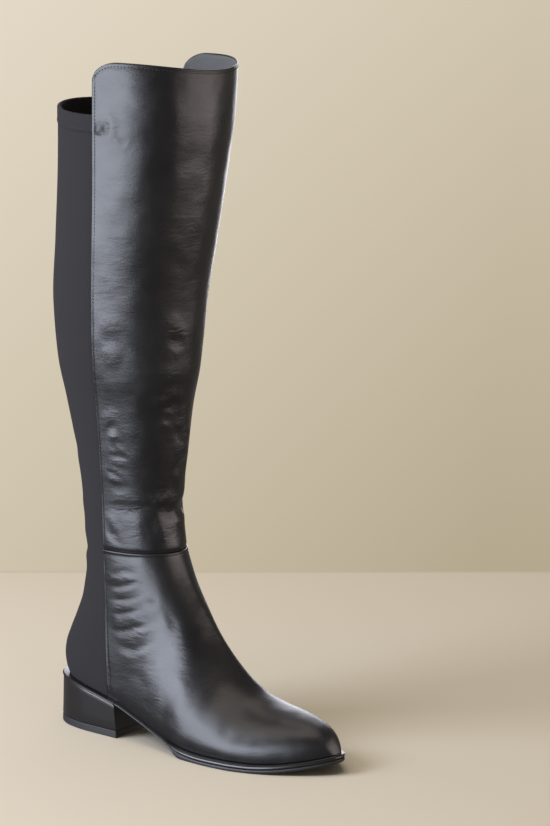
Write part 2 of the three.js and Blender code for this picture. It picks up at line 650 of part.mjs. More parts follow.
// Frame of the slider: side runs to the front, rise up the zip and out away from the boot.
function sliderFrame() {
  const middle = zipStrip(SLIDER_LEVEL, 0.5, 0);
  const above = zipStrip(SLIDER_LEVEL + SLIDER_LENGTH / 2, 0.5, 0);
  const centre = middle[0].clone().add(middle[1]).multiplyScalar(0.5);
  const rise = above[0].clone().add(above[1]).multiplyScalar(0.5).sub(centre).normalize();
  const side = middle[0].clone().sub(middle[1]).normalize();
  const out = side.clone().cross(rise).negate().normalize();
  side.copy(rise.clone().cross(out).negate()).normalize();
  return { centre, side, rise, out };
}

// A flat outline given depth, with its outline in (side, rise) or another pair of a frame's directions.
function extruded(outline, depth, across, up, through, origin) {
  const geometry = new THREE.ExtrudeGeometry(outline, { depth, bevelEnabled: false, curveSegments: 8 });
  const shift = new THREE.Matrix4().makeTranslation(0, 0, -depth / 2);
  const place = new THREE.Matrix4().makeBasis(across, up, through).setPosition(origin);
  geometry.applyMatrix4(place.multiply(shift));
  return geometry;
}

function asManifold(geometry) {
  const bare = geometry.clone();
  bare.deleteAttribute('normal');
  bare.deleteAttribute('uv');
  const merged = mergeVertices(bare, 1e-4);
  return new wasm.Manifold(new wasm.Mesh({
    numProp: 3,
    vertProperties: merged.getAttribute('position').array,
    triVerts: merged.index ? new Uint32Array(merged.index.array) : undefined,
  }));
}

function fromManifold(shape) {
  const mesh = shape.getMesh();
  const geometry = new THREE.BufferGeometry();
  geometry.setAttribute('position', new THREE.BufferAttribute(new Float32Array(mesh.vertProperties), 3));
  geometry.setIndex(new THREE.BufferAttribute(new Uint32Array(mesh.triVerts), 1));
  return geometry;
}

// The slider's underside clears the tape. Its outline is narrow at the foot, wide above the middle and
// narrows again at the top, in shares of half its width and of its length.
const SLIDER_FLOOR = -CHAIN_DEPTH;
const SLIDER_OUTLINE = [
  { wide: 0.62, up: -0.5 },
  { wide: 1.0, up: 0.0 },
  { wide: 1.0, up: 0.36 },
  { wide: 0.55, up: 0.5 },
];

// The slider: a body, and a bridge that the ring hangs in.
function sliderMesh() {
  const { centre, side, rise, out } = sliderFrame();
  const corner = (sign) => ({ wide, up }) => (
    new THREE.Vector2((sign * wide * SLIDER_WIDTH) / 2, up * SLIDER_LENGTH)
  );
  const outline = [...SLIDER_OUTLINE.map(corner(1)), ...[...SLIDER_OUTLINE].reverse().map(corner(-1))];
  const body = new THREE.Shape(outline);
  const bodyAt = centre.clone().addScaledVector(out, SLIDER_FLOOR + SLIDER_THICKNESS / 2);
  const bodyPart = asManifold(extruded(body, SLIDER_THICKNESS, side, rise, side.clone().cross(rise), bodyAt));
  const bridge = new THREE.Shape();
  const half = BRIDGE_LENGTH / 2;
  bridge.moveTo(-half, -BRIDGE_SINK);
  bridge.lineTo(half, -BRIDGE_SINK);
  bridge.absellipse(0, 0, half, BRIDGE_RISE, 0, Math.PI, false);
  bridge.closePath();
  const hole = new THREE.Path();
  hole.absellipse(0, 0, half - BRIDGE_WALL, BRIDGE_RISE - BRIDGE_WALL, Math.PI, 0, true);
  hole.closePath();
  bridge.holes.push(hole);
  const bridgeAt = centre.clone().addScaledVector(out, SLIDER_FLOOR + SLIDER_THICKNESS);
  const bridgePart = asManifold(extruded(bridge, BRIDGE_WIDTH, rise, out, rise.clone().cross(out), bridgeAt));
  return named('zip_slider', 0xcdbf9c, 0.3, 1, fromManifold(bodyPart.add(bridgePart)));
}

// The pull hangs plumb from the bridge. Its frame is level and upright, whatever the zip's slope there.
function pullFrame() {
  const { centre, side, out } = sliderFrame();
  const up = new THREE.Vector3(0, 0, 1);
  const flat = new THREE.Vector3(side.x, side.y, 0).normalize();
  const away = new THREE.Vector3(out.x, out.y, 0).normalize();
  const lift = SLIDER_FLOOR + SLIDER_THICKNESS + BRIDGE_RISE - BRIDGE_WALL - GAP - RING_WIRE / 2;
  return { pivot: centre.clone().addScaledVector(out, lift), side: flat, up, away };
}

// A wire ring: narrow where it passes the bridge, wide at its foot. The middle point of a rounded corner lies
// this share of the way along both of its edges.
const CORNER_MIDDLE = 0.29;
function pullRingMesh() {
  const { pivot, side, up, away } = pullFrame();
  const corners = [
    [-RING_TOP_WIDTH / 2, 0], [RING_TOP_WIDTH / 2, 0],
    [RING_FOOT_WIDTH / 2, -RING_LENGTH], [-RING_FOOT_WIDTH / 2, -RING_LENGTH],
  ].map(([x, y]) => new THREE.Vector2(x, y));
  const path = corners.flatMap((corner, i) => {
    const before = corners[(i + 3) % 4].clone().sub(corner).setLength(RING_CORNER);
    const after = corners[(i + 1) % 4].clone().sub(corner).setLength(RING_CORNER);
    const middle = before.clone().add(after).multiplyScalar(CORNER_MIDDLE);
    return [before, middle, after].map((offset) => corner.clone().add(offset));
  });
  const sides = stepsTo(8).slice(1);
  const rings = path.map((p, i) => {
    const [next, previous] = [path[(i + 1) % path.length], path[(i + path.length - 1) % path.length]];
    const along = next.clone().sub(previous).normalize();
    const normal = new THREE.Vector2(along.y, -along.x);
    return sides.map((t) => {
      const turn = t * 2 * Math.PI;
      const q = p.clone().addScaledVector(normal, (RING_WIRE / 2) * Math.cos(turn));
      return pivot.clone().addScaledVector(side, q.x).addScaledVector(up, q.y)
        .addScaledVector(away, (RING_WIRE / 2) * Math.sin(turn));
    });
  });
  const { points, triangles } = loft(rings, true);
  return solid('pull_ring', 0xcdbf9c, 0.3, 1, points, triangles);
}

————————

> _Written instruction_: Reproduce the material precisely, including every line.

> _Full solution_:
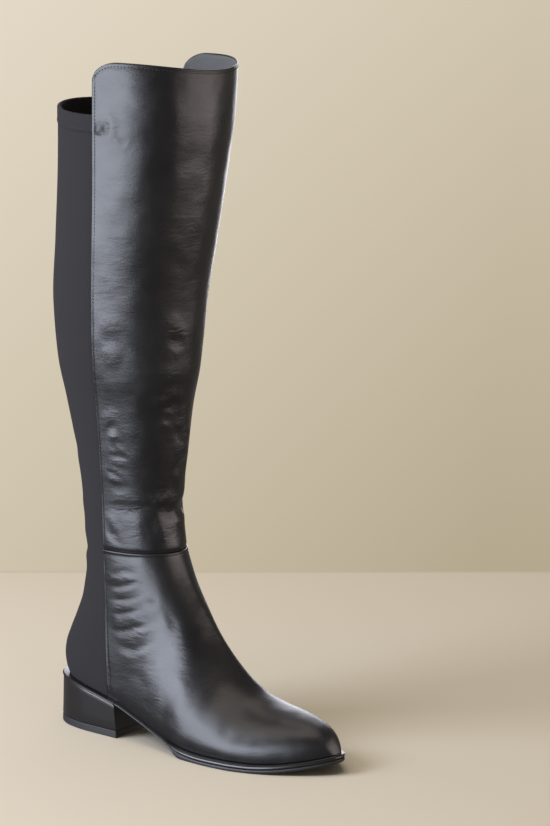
Write part 2 of the three.js and Blender code for this picture. It picks up at line 650 of part.mjs. More parts follow.
// Frame of the slider: side runs to the front, rise up the zip and out away from the boot.
function sliderFrame() {
  const middle = zipStrip(SLIDER_LEVEL, 0.5, 0);
  const above = zipStrip(SLIDER_LEVEL + SLIDER_LENGTH / 2, 0.5, 0);
  const centre = middle[0].clone().add(middle[1]).multiplyScalar(0.5);
  const rise = above[0].clone().add(above[1]).multiplyScalar(0.5).sub(centre).normalize();
  const side = middle[0].clone().sub(middle[1]).normalize();
  const out = side.clone().cross(rise).negate().normalize();
  side.copy(rise.clone().cross(out).negate()).normalize();
  return { centre, side, rise, out };
}

// A flat outline given depth, with its outline in (side, rise) or another pair of a frame's directions.
function extruded(outline, depth, across, up, through, origin) {
  const geometry = new THREE.ExtrudeGeometry(outline, { depth, bevelEnabled: false, curveSegments: 8 });
  const shift = new THREE.Matrix4().makeTranslation(0, 0, -depth / 2);
  const place = new THREE.Matrix4().makeBasis(across, up, through).setPosition(origin);
  geometry.applyMatrix4(place.multiply(shift));
  return geometry;
}

function asManifold(geometry) {
  const bare = geometry.clone();
  bare.deleteAttribute('normal');
  bare.deleteAttribute('uv');
  const merged = mergeVertices(bare, 1e-4);
  return new wasm.Manifold(new wasm.Mesh({
    numProp: 3,
    vertProperties: merged.getAttribute('position').array,
    triVerts: merged.index ? new Uint32Array(merged.index.array) : undefined,
  }));
}

function fromManifold(shape) {
  const mesh = shape.getMesh();
  const geometry = new THREE.BufferGeometry();
  geometry.setAttribute('position', new THREE.BufferAttribute(new Float32Array(mesh.vertProperties), 3));
  geometry.setIndex(new THREE.BufferAttribute(new Uint32Array(mesh.triVerts), 1));
  return geometry;
}

// The slider's underside clears the tape. Its outline is narrow at the foot, wide above the middle and
// narrows again at the top, in shares of half its width and of its length.
const SLIDER_FLOOR = -CHAIN_DEPTH;
const SLIDER_OUTLINE = [
  { wide: 0.62, up: -0.5 },
  { wide: 1.0, up: 0.0 },
  { wide: 1.0, up: 0.36 },
  { wide: 0.55, up: 0.5 },
];

// The slider: a body, and a bridge that the ring hangs in.
function sliderMesh() {
  const { centre, side, rise, out } = sliderFrame();
  const corner = (sign) => ({ wide, up }) => (
    new THREE.Vector2((sign * wide * SLIDER_WIDTH) / 2, up * SLIDER_LENGTH)
  );
  const outline = [...SLIDER_OUTLINE.map(corner(1)), ...[...SLIDER_OUTLINE].reverse().map(corner(-1))];
  const body = new THREE.Shape(outline);
  const bodyAt = centre.clone().addScaledVector(out, SLIDER_FLOOR + SLIDER_THICKNESS / 2);
  const bodyPart = asManifold(extruded(body, SLIDER_THICKNESS, side, rise, side.clone().cross(rise), bodyAt));
  const bridge = new THREE.Shape();
  const half = BRIDGE_LENGTH / 2;
  bridge.moveTo(-half, -BRIDGE_SINK);
  bridge.lineTo(half, -BRIDGE_SINK);
  bridge.absellipse(0, 0, half, BRIDGE_RISE, 0, Math.PI, false);
  bridge.closePath();
  const hole = new THREE.Path();
  hole.absellipse(0, 0, half - BRIDGE_WALL, BRIDGE_RISE - BRIDGE_WALL, Math.PI, 0, true);
  hole.closePath();
  bridge.holes.push(hole);
  const bridgeAt = centre.clone().addScaledVector(out, SLIDER_FLOOR + SLIDER_THICKNESS);
  const bridgePart = asManifold(extruded(bridge, BRIDGE_WIDTH, rise, out, rise.clone().cross(out), bridgeAt));
  return named('zip_slider', 0xcdbf9c, 0.3, 1, fromManifold(bodyPart.add(bridgePart)));
}

// The pull hangs plumb from the bridge. Its frame is level and upright, whatever the zip's slope there.
function pullFrame() {
  const { centre, side, out } = sliderFrame();
  const up = new THREE.Vector3(0, 0, 1);
  const flat = new THREE.Vector3(side.x, side.y, 0).normalize();
  const away = new THREE.Vector3(out.x, out.y, 0).normalize();
  const lift = SLIDER_FLOOR + SLIDER_THICKNESS + BRIDGE_RISE - BRIDGE_WALL - GAP - RING_WIRE / 2;
  return { pivot: centre.clone().addScaledVector(out, lift), side: flat, up, away };
}

// A wire ring: narrow where it passes the bridge, wide at its foot. The middle point of a rounded corner lies
// this share of the way along both of its edges.
const CORNER_MIDDLE = 0.29;
function pullRingMesh() {
  const { pivot, side, up, away } = pullFrame();
  const corners = [
    [-RING_TOP_WIDTH / 2, 0], [RING_TOP_WIDTH / 2, 0],
    [RING_FOOT_WIDTH / 2, -RING_LENGTH], [-RING_FOOT_WIDTH / 2, -RING_LENGTH],
  ].map(([x, y]) => new THREE.Vector2(x, y));
  const path = corners.flatMap((corner, i) => {
    const before = corners[(i + 3) % 4].clone().sub(corner).setLength(RING_CORNER);
    const after = corners[(i + 1) % 4].clone().sub(corner).setLength(RING_CORNER);
    const middle = before.clone().add(after).multiplyScalar(CORNER_MIDDLE);
    return [before, middle, after].map((offset) => corner.clone().add(offset));
  });
  const sides = stepsTo(8).slice(1);
  const rings = path.map((p, i) => {
    const [next, previous] = [path[(i + 1) % path.length], path[(i + path.length - 1) % path.length]];
    const along = next.clone().sub(previous).normalize();
    const normal = new THREE.Vector2(along.y, -along.x);
    return sides.map((t) => {
      const turn = t * 2 * Math.PI;
      const q = p.clone().addScaledVector(normal, (RING_WIRE / 2) * Math.cos(turn));
      return pivot.clone().addScaledVector(side, q.x).addScaledVector(up, q.y)
        .addScaledVector(away, (RING_WIRE / 2) * Math.sin(turn));
    });
  });
  const { points, triangles } = loft(rings, true);
  return solid('pull_ring', 0xcdbf9c, 0.3, 1, points, triangles);
}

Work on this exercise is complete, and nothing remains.